Given data ->
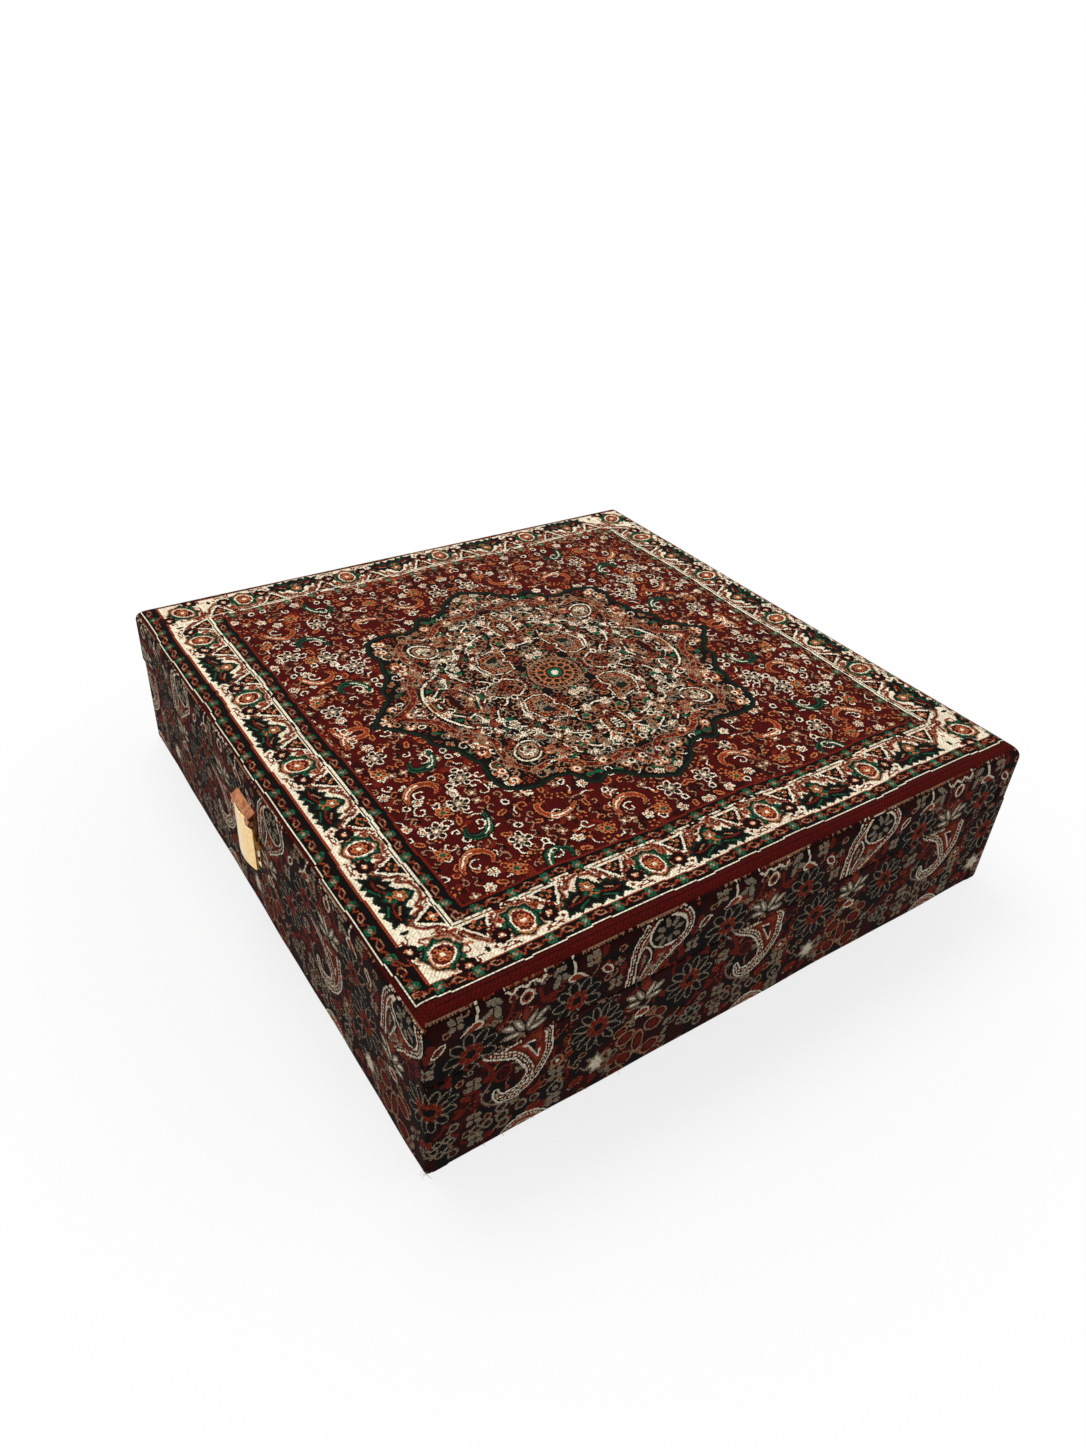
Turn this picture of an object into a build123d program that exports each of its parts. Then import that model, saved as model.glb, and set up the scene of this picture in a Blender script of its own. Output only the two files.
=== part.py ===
"""Cloth covered serving box: a square base with nine cells, a hinged lid and a small hasp.

The origin is the centre of the underside. +Z is up, -Y is the front with the hasp,
and +Y is the back with the two hinges. Lengths are in millimetres, angles in degrees.
"""
from math import hypot
import os

from build123d import *

os.makedirs("parts", exist_ok=True)

# Outside of the closed box
box_width = 302.0
box_depth = 300.0
box_height = 77.0
base_height = 48.1
seam_gap = 0.5
lid_shift = 0.8  # the lid sits this far towards the front
corner_radius = 1.6
edge_radius = 6.0  # padded top edge of the lid

# Boards, cloth and padding
wall = 6.0
panel = 4.0
cloth = 0.8
foam = 2.5
lining = 0.8
felt = 1.0
table_gap = 0.2  # the turned-under cloth stays this far above the table
turn_under = 14.0
turn_in = 8.0

# Dividers
cells = 3  # along each side
divider = 3.0
divider_below_rim = 5.6
lap_gap = 0.1

# Back hinges
hinge_distance = 180.0  # between the middles of the two hinges
hinge_width = 26.0
leaf = 0.8
leaf_height = 12.0
knuckle_radius = 1.9
knuckle_clear = 0.35
pin_radius = 0.7
running_gap = 0.05
side_gap = 0.2
notch_gap = 0.35
opening_angle = 105.0
stop_length = 5.0
stop_gap = 0.2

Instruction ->
Please return the data above exactly as given.

Expected answer ->
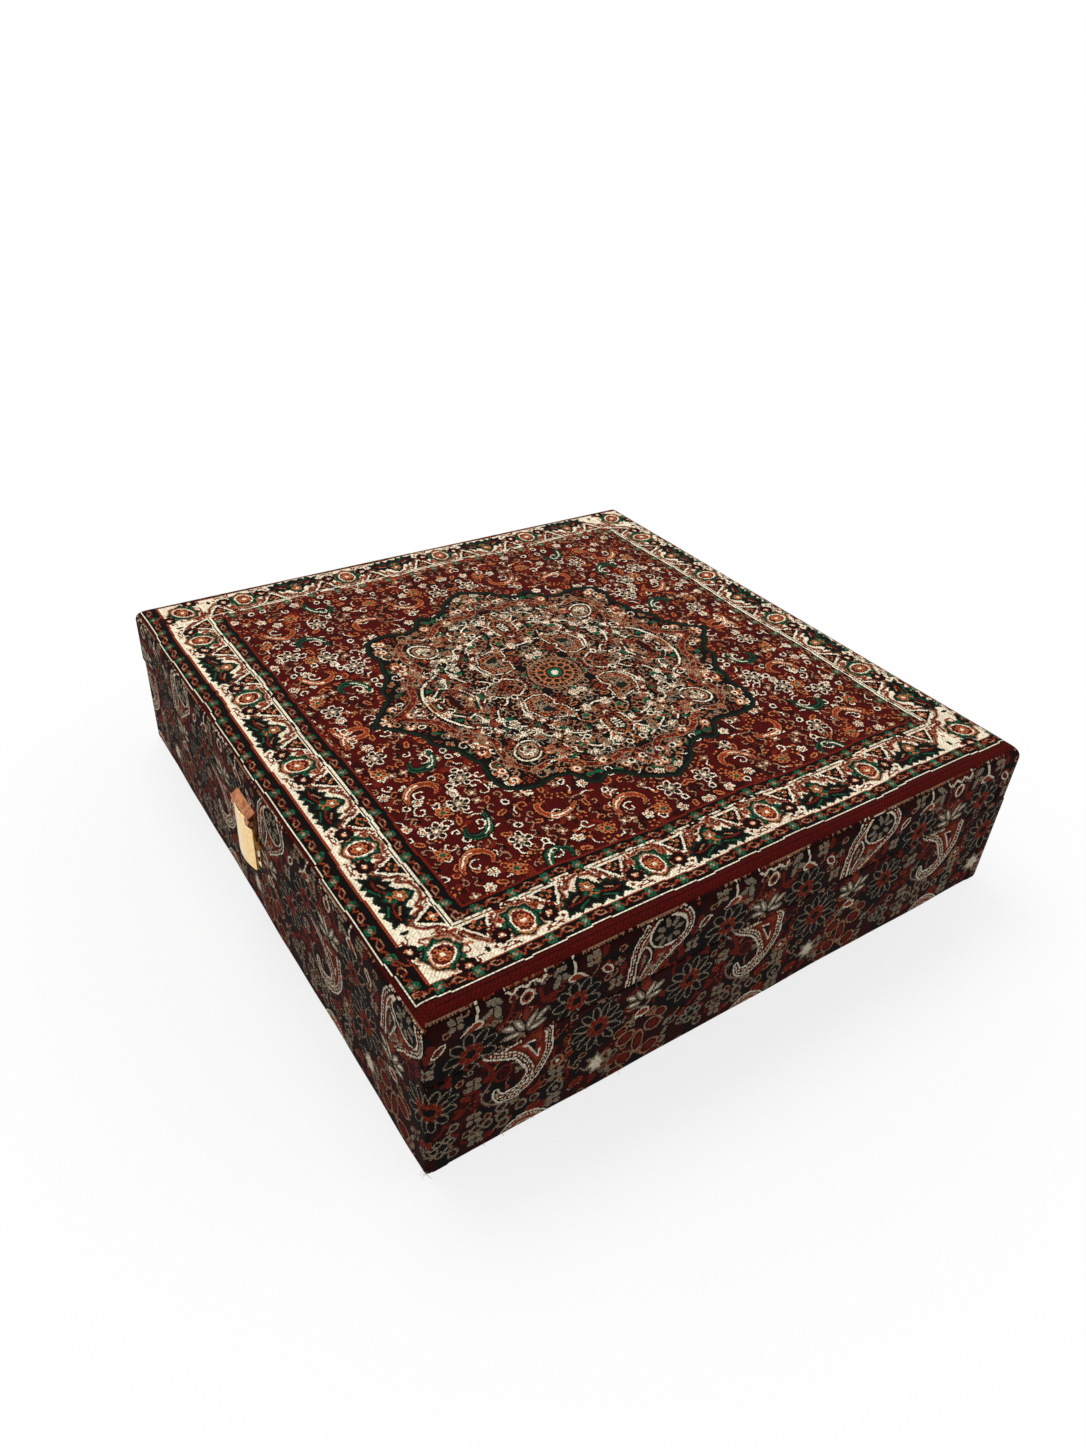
Turn this picture of an object into a build123d program that exports each of its parts. Then import that model, saved as model.glb, and set up the scene of this picture in a Blender script of its own. Output only the two files.
=== part.py ===
"""Cloth covered serving box: a square base with nine cells, a hinged lid and a small hasp.

The origin is the centre of the underside. +Z is up, -Y is the front with the hasp,
and +Y is the back with the two hinges. Lengths are in millimetres, angles in degrees.
"""
from math import hypot
import os

from build123d import *

os.makedirs("parts", exist_ok=True)

# Outside of the closed box
box_width = 302.0
box_depth = 300.0
box_height = 77.0
base_height = 48.1
seam_gap = 0.5
lid_shift = 0.8  # the lid sits this far towards the front
corner_radius = 1.6
edge_radius = 6.0  # padded top edge of the lid

# Boards, cloth and padding
wall = 6.0
panel = 4.0
cloth = 0.8
foam = 2.5
lining = 0.8
felt = 1.0
table_gap = 0.2  # the turned-under cloth stays this far above the table
turn_under = 14.0
turn_in = 8.0

# Dividers
cells = 3  # along each side
divider = 3.0
divider_below_rim = 5.6
lap_gap = 0.1

# Back hinges
hinge_distance = 180.0  # between the middles of the two hinges
hinge_width = 26.0
leaf = 0.8
leaf_height = 12.0
knuckle_radius = 1.9
knuckle_clear = 0.35
pin_radius = 0.7
running_gap = 0.05
side_gap = 0.2
notch_gap = 0.35
opening_angle = 105.0
stop_length = 5.0
stop_gap = 0.2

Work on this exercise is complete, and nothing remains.